THE DISPLACEMENT OF THE GRADER
Within this evolving landscape lies an unexpected consequence: the diminishing role of the independent diamond grader.
Independent graders are the ones who understand that transparency matters more than a sale.
If laboratory-grown diamonds are no longer evaluated with full 4Cs precision by leading institutions, their perceived “need” for grading diminishes in the eyes of the market.
Volume increases while nuance decreases.
And with it, the demand for expertise.
Simultaneously, retail environments often prioritize sales over specialization.

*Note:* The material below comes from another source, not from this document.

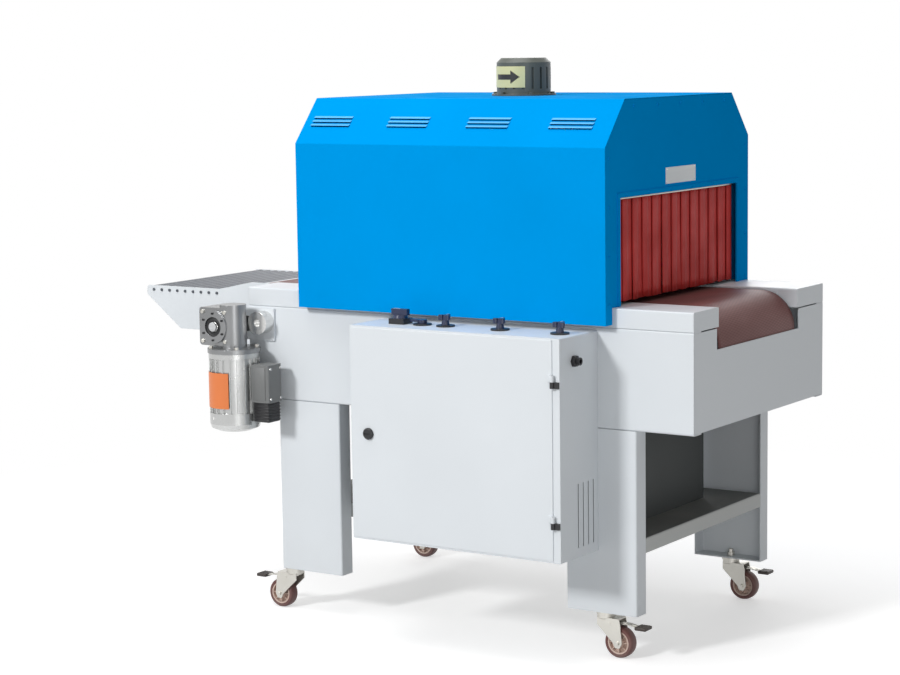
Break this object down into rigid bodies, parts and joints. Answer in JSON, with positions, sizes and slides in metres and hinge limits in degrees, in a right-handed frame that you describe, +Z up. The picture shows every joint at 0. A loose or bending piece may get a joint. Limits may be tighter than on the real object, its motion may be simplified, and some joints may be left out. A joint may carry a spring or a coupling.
{
  "type": "shrink tunnel machine",
  "caption": "Free-standing shrink tunnel: hot-air hood with strip curtains over a belt conveyor, gearmotor drive, outfeed roller table, control cabinet and braked casters.",
  "frame": {"origin": "on the floor under the middle of the whole machine", "axes": "+X along the conveyor towards the infeed end, -Y towards the operator's side with the cabinet, +Z up"},
  "size_m": [1.821, 0.9603, 1.503],
  "materials": {
    "frame_white": "satin",
    "hood_blue": "satin",
    "tray_grey": "satin",
    "belt": "coated mesh",
    "curtain_red": "matte",
    "steel": "brushed",
    "roller_steel": "drawn",
    "heater_steel": "oxidised",
    "zinc": "zinc plated",
    "cast_grey": "painted",
    "cast_aluminium": "cast",
    "fan_grey": "satin",
    "black_plastic": "matte",
    "control_blue": "moulded",
    "control_gear": "moulded",
    "wheel_pu": "moulded"
  },
  "bodies": {
    "frame": {"skirt_front": "frame_white", "skirt_back": "frame_white", "end_panels": "frame_white", "side_rails": "frame_white", "lower_tray": "tray_grey", "outfeed_frame": "frame_white", "belt_bed": "steel", "conveyor_belt": "belt", "drum_bearings": "cast_grey", "hood_cover": "hood_blue", "hood_end_infeed": "hood_blue", "hood_end_outfeed": "hood_blue", "chamber_liner": "steel", "heater_bank": "heater_steel", "curtain_bars": "zinc", "fan_motor": "fan_grey", "cabinet_body": "frame_white", "cabinet_fittings": "black_plastic", "electrics": "control_gear", "gearbox": "cast_aluminium", "gear_motor": "cast_aluminium", "torque_arm": "zinc", "caster_heads": "zinc", "leg_front_outfeed": "frame_white", "leg_front_infeed": "frame_white", "leg_back_outfeed": "frame_white", "leg_back_infeed": "frame_white"},
    "door": {"cabinet_door": "frame_white"},
    "lock": {"cabinet_lock": "black_plastic"},
    "curtain_infeed": {"curtain_infeed": "curtain_red"},
    "curtain_outfeed": {"curtain_outfeed": "curtain_red"},
    "drive_drum": {"drive_drum": "steel"},
    "infeed_drum": {"infeed_drum": "steel"},
    "fan_impeller": {"fan_impeller": "zinc"},
    "main_switch": {"main_switch": "control_blue"},
    "selector_lever": {"selector_lever": "control_blue"},
    "control_knob_1": {"control_knob_1": "control_blue"},
    "control_knob_2": {"control_knob_2": "control_blue"},
    "control_knob_3": {"control_knob_3": "control_blue"},
    "outfeed_roller_1": {"outfeed_roller_1": "roller_steel"},
    "outfeed_roller_2": {"outfeed_roller_2": "roller_steel"},
    "outfeed_roller_3": {"outfeed_roller_3": "roller_steel"},
    "outfeed_roller_4": {"outfeed_roller_4": "roller_steel"},
    "outfeed_roller_5": {"outfeed_roller_5": "roller_steel"},
    "outfeed_roller_6": {"outfeed_roller_6": "roller_steel"},
    "outfeed_roller_7": {"outfeed_roller_7": "roller_steel"},
    "outfeed_roller_8": {"outfeed_roller_8": "roller_steel"},
    "outfeed_roller_9": {"outfeed_roller_9": "roller_steel"},
    "caster_fork_front_outfeed": {"caster_fork_front_outfeed": "zinc"},
    "caster_wheel_front_outfeed": {"caster_wheel_front_outfeed": "wheel_pu"},
    "caster_brake_front_outfeed": {"caster_brake_front_outfeed": "zinc"},
    "caster_fork_front_infeed": {"caster_fork_front_infeed": "zinc"},
    "caster_wheel_front_infeed": {"caster_wheel_front_infeed": "wheel_pu"},
    "caster_brake_front_infeed": {"caster_brake_front_infeed": "zinc"},
    "caster_fork_back_outfeed": {"caster_fork_back_outfeed": "zinc"},
    "caster_wheel_back_outfeed": {"caster_wheel_back_outfeed": "wheel_pu"},
    "caster_brake_back_outfeed": {"caster_brake_back_outfeed": "zinc"},
    "caster_fork_back_infeed": {"caster_fork_back_infeed": "zinc"},
    "caster_wheel_back_infeed": {"caster_wheel_back_infeed": "wheel_pu"},
    "caster_brake_back_infeed": {"caster_brake_back_infeed": "zinc"}
  },
  "joints": [
    {"name": "belt_drive", "type": "hinge", "parent": "frame", "child": "drive_drum", "pos_m": [-0.4885, 0.08215, 0.79], "axis": [0, 1, 0], "continuous": true},
    {"name": "infeed_drum_turn", "type": "hinge", "parent": "frame", "child": "infeed_drum", "pos_m": [0.8115, 0.08215, 0.79], "axis": [0, 1, 0], "continuous": true},
    {"name": "cabinet_door", "type": "hinge", "parent": "frame", "child": "door", "pos_m": [0.624, -0.47465, 0.377], "axis": [0, 0, 1], "range_deg": [0, 110]},
    {"name": "cabinet_lock", "type": "hinge", "parent": "door", "child": "lock", "pos_m": [0.0735, -0.46885, 0.5535], "axis": [0, -1, 0], "range_deg": [0, 90]},
    {"name": "curtain_infeed", "type": "hinge", "parent": "frame", "child": "curtain_infeed", "pos_m": [0.6725, 0.08215, 1.156], "axis": [0, 1, 0], "range_deg": [0, 70]},
    {"name": "curtain_outfeed", "type": "hinge", "parent": "frame", "child": "curtain_outfeed", "pos_m": [-0.2435, 0.08215, 1.156], "axis": [0, 1, 0], "range_deg": [0, 70]},
    {"name": "fan_spin", "type": "hinge", "parent": "frame", "child": "fan_impeller", "pos_m": [0.2145, 0.08215, 1.26], "axis": [0, 0, 1], "continuous": true},
    {"name": "main_switch", "type": "hinge", "parent": "frame", "child": "main_switch", "pos_m": [0.1215, -0.38585, 0.832], "axis": [0, 0, 1], "range_deg": [0, 90]},
    {"name": "selector_lever", "type": "hinge", "parent": "frame", "child": "selector_lever", "pos_m": [0.1895, -0.38585, 0.832], "axis": [0, 0, 1], "range_deg": [0, 90]},
    {"name": "knob_1", "type": "hinge", "parent": "frame", "child": "control_knob_1", "pos_m": [0.2595, -0.38585, 0.832], "axis": [0, 0, 1], "range_deg": [0, 270]},
    {"name": "knob_2", "type": "hinge", "parent": "frame", "child": "control_knob_2", "pos_m": [0.4225, -0.38585, 0.832], "axis": [0, 0, 1], "range_deg": [0, 270]},
    {"name": "knob_3", "type": "hinge", "parent": "frame", "child": "control_knob_3", "pos_m": [0.5955, -0.38585, 0.832], "axis": [0, 0, 1], "range_deg": [0, 270]},
    {"name": "roller_1", "type": "hinge", "parent": "frame", "child": "outfeed_roller_1", "pos_m": [-0.8845, 0.08215, 0.852], "axis": [0, 1, 0], "continuous": true},
    {"name": "roller_2", "type": "hinge", "parent": "frame", "child": "outfeed_roller_2", "pos_m": [-0.8556, 0.08215, 0.852], "axis": [0, 1, 0], "continuous": true},
    {"name": "roller_3", "type": "hinge", "parent": "frame", "child": "outfeed_roller_3", "pos_m": [-0.8267, 0.08215, 0.852], "axis": [0, 1, 0], "continuous": true},
    {"name": "roller_4", "type": "hinge", "parent": "frame", "child": "outfeed_roller_4", "pos_m": [-0.7978, 0.08215, 0.852], "axis": [0, 1, 0], "continuous": true},
    {"name": "roller_5", "type": "hinge", "parent": "frame", "child": "outfeed_roller_5", "pos_m": [-0.7689, 0.08215, 0.852], "axis": [0, 1, 0], "continuous": true},
    {"name": "roller_6", "type": "hinge", "parent": "frame", "child": "outfeed_roller_6", "pos_m": [-0.74, 0.08215, 0.852], "axis": [0, 1, 0], "continuous": true},
    {"name": "roller_7", "type": "hinge", "parent": "frame", "child": "outfeed_roller_7", "pos_m": [-0.7111, 0.08215, 0.852], "axis": [0, 1, 0], "continuous": true},
    {"name": "roller_8", "type": "hinge", "parent": "frame", "child": "outfeed_roller_8", "pos_m": [-0.6822, 0.08215, 0.852], "axis": [0, 1, 0], "continuous": true},
    {"name": "roller_9", "type": "hinge", "parent": "frame", "child": "outfeed_roller_9", "pos_m": [-0.6533, 0.08215, 0.852], "axis": [0, 1, 0], "continuous": true},
    {"name": "swivel_front_outfeed", "type": "hinge", "parent": "frame", "child": "caster_fork_front_outfeed", "pos_m": [-0.3315, -0.25885, 0.115], "axis": [0, 0, 1], "continuous": true},
    {"name": "wheel_front_outfeed", "type": "hinge", "parent": "caster_fork_front_outfeed", "child": "caster_wheel_front_outfeed", "pos_m": [-0.3735, -0.25885, 0.04], "axis": [0, 1, 0], "continuous": true},
    {"name": "pedal_front_outfeed", "type": "hinge", "parent": "caster_fork_front_outfeed", "child": "caster_brake_front_outfeed", "pos_m": [-0.3515, -0.25885, 0.088], "axis": [0, -1, 0], "range_deg": [0, 13]},
    {"name": "swivel_front_infeed", "type": "hinge", "parent": "frame", "child": "caster_fork_front_infeed", "pos_m": [0.6505, -0.25885, 0.115], "axis": [0, 0, 1], "continuous": true},
    {"name": "wheel_front_infeed", "type": "hinge", "parent": "caster_fork_front_infeed", "child": "caster_wheel_front_infeed", "pos_m": [0.6925, -0.25885, 0.04], "axis": [0, 1, 0], "continuous": true},
    {"name": "pedal_front_infeed", "type": "hinge", "parent": "caster_fork_front_infeed", "child": "caster_brake_front_infeed", "pos_m": [0.6705, -0.25885, 0.088], "axis": [0, 1, 0], "range_deg": [0, 13]},
    {"name": "swivel_back_outfeed", "type": "hinge", "parent": "frame", "child": "caster_fork_back_outfeed", "pos_m": [-0.3315, 0.45115, 0.115], "axis": [0, 0, 1], "continuous": true},
    {"name": "wheel_back_outfeed", "type": "hinge", "parent": "caster_fork_back_outfeed", "child": "caster_wheel_back_outfeed", "pos_m": [-0.3735, 0.45115, 0.04], "axis": [0, 1, 0], "continuous": true},
    {"name": "pedal_back_outfeed", "type": "hinge", "parent": "caster_fork_back_outfeed", "child": "caster_brake_back_outfeed", "pos_m": [-0.3515, 0.45115, 0.088], "axis": [0, -1, 0], "range_deg": [0, 13]},
    {"name": "swivel_back_infeed", "type": "hinge", "parent": "frame", "child": "caster_fork_back_infeed", "pos_m": [0.6505, 0.45115, 0.115], "axis": [0, 0, 1], "continuous": true},
    {"name": "wheel_back_infeed", "type": "hinge", "parent": "caster_fork_back_infeed", "child": "caster_wheel_back_infeed", "pos_m": [0.6925, 0.45115, 0.04], "axis": [0, 1, 0], "continuous": true},
    {"name": "pedal_back_infeed", "type": "hinge", "parent": "caster_fork_back_infeed", "child": "caster_brake_back_infeed", "pos_m": [0.6705, 0.45115, 0.088], "axis": [0, 1, 0], "range_deg": [0, 13]}
  ],
  "couplings": [
    {"joint": "infeed_drum_turn", "follows": "belt_drive", "ratio": 1}
  ]
}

These first line positions that do not require formal gemological training, despite the technical complexity of the product itself.
The result is a paradox:
A field that requires more knowledge than ever is creating fewer pathways for those trained to provide it.
TOWARD INDEPENDENT AUTHORITY
In many ways, this reality reframes the role of the modern diamond professional.

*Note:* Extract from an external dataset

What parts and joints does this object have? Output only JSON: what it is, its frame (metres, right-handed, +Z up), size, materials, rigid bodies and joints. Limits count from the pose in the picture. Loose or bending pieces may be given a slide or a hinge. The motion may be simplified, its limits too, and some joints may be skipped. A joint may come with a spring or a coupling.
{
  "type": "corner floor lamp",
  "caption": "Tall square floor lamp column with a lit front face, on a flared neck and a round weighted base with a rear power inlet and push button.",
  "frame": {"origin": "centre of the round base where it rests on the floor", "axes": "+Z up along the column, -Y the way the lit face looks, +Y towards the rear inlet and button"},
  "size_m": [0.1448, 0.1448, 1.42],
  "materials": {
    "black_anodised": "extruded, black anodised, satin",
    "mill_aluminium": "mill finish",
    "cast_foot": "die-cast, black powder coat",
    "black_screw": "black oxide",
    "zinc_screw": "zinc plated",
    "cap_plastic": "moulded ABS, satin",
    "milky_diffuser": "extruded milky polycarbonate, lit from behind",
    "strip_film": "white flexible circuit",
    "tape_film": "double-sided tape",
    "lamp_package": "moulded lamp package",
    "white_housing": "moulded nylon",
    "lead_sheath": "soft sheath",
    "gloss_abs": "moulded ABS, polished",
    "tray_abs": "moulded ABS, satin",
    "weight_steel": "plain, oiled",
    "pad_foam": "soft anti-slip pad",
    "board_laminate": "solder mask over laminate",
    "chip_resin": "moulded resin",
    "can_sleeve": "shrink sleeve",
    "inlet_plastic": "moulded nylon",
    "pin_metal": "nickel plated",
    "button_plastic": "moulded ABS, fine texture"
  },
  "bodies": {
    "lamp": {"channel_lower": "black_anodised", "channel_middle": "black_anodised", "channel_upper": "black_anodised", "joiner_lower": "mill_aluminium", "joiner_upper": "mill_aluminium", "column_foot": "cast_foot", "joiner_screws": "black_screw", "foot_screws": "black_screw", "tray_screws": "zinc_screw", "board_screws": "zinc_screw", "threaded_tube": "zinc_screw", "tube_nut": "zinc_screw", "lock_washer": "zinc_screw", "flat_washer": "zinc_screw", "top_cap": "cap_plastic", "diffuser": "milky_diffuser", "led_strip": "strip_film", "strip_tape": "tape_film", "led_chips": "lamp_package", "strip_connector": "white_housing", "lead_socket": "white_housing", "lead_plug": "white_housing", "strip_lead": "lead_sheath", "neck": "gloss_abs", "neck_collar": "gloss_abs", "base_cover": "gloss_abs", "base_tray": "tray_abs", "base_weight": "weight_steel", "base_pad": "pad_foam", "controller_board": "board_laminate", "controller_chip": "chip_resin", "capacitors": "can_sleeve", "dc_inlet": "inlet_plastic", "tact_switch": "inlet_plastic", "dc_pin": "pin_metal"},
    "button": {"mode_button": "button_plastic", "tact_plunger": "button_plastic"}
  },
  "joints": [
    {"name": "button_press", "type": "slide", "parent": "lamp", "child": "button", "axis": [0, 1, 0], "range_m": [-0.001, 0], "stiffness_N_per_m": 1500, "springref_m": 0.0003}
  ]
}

The future of diamonds will not be defined by natural versus laboratory-grown: it will be defined by informed discernment.

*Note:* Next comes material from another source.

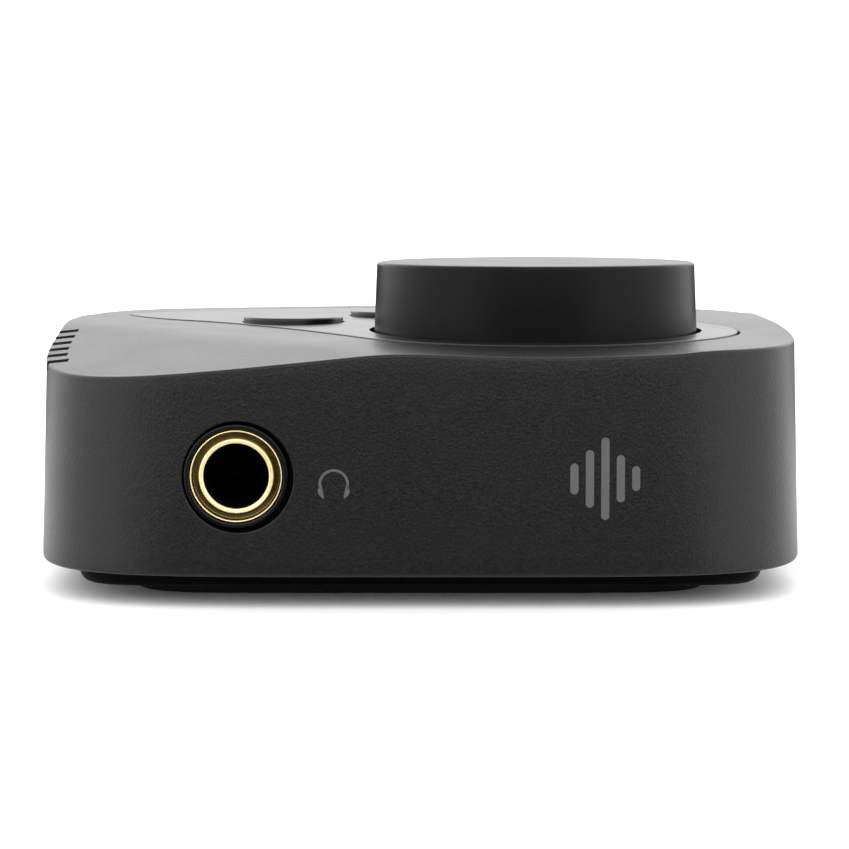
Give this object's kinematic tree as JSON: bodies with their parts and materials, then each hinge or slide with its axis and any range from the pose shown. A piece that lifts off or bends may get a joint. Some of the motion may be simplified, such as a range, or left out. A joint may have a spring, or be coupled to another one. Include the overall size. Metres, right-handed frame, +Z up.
{
  "type": "audio interface",
  "caption": "Palm-sized desktop headphone audio interface: rounded square case with a sloped corner, a large volume knob, three round buttons and front and rear sockets.",
  "frame": {"origin": "centre of the overall box at the height of the table, under the rubber pad", "axes": "+Z up, -Y towards the user (the front, with the headphone socket), +X to the user's right"},
  "size_m": [0.0786, 0.0786, 0.0329],
  "materials": {
    "shell_matte": "fine textured matte black",
    "panel_satin": "satin black",
    "knob_satin": "satin black coating",
    "cover_black": "matte black",
    "pad_rubber": "matte black rubber",
    "socket_black": "smooth black",
    "gold_brass": "gold-plated, polished",
    "steel": "nickel-plated",
    "marking_white": "white",
    "light_clear": "smoked clear",
    "board_green": "solder mask",
    "chip_black": "moulded epoxy",
    "cell_silver": "foil pouch"
  },
  "bodies": {
    "case": {"top_shell": "shell_matte", "top_panel": "panel_satin", "bottom_cover": "cover_black", "rubber_pad": "pad_rubber", "encoder_body": "steel", "encoder_nut": "steel", "encoder_washer": "steel", "switch_rear": "steel", "switch_middle": "steel", "switch_left": "steel", "headphone_jack_body": "socket_black", "headphone_jack_bezel": "socket_black", "headphone_jack_ferrule": "gold_brass", "headphone_tip_contact": "gold_brass", "line_jack_body": "socket_black", "line_jack_ring": "steel", "usb_socket_shell": "steel", "usb_socket_tongue": "chip_black", "power_switch_body": "steel", "status_light_pipe": "light_clear", "status_led": "light_clear", "main_board": "board_green", "control_board": "board_green", "processor_chip": "chip_black", "codec_chip": "chip_black", "charger_chip": "chip_black", "power_inductor": "chip_black", "battery_connector": "marking_white", "board_connector": "chip_black", "capacitor_1": "cell_silver", "capacitor_2": "cell_silver", "capacitor_3": "cell_silver", "capacitor_4": "cell_silver", "board_spacer_1": "gold_brass", "board_spacer_2": "gold_brass", "board_spacer_3": "gold_brass", "battery_cell": "cell_silver", "cover_screw_1": "steel", "cover_screw_2": "steel", "cover_screw_3": "steel", "cover_screw_4": "steel"},
    "knob": {"volume_knob": "knob_satin", "encoder_shaft": "steel"},
    "rear_button": {"button_rear": "panel_satin", "plunger_rear": "chip_black"},
    "middle_button": {"button_middle": "panel_satin", "plunger_middle": "chip_black"},
    "left_button": {"button_left": "panel_satin", "plunger_left": "chip_black"},
    "slider": {"power_slider": "socket_black", "power_slider_marker": "marking_white"}
  },
  "joints": [
    {"name": "volume_turn", "type": "hinge", "parent": "case", "child": "knob", "pos_m": [0.0122, -0.0105, 0.0289], "axis": [0, 0, -1], "continuous": true},
    {"name": "rear_button_press", "type": "slide", "parent": "case", "child": "rear_button", "axis": [0, 0, -1], "range_m": [0, 0.00035], "stiffness_N_per_m": 1500, "springref_m": -0.0005},
    {"name": "middle_button_press", "type": "slide", "parent": "case", "child": "middle_button", "axis": [0, 0, -1], "range_m": [0, 0.00035], "stiffness_N_per_m": 1500, "springref_m": -0.0005},
    {"name": "left_button_press", "type": "slide", "parent": "case", "child": "left_button", "axis": [0, 0, -1], "range_m": [0, 0.00035], "stiffness_N_per_m": 1500, "springref_m": -0.0005},
    {"name": "power_slide", "type": "slide", "parent": "case", "child": "slider", "axis": [-1, 0, 0], "range_m": [0, 0.00286]}
  ]
}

By the ability to look beyond origin and into structure, craftsmanship, and integrity. And by those willing to uphold precision, even when the industry begins to favor approximation.
It is no longer enough to be certified, one must be self-directed.
This is why I must:
• Build independent credibility
• Educate with clarity
• Provide transparency
As it is now clear that this is a space increasingly shaped by simplification and marketing.
Because while institutional frameworks may shift, the value of true, detailed evaluation does not disappear.
It simply finds new channels — The Diamond Frequency™ also on Instagram ↓
@ thediamondfrequency or my frequent vlogs here.
To more passionate writings ahead,
Evelina Bujor

FAQs
Q: Which laboratory still provides detailed reports for lab-grown diamonds?
A: The IGI (International Gemological Institute) remains one of the leading institutions offering comprehensive grading reports for laboratory-grown diamonds, including growth method identification and post-growth treatments.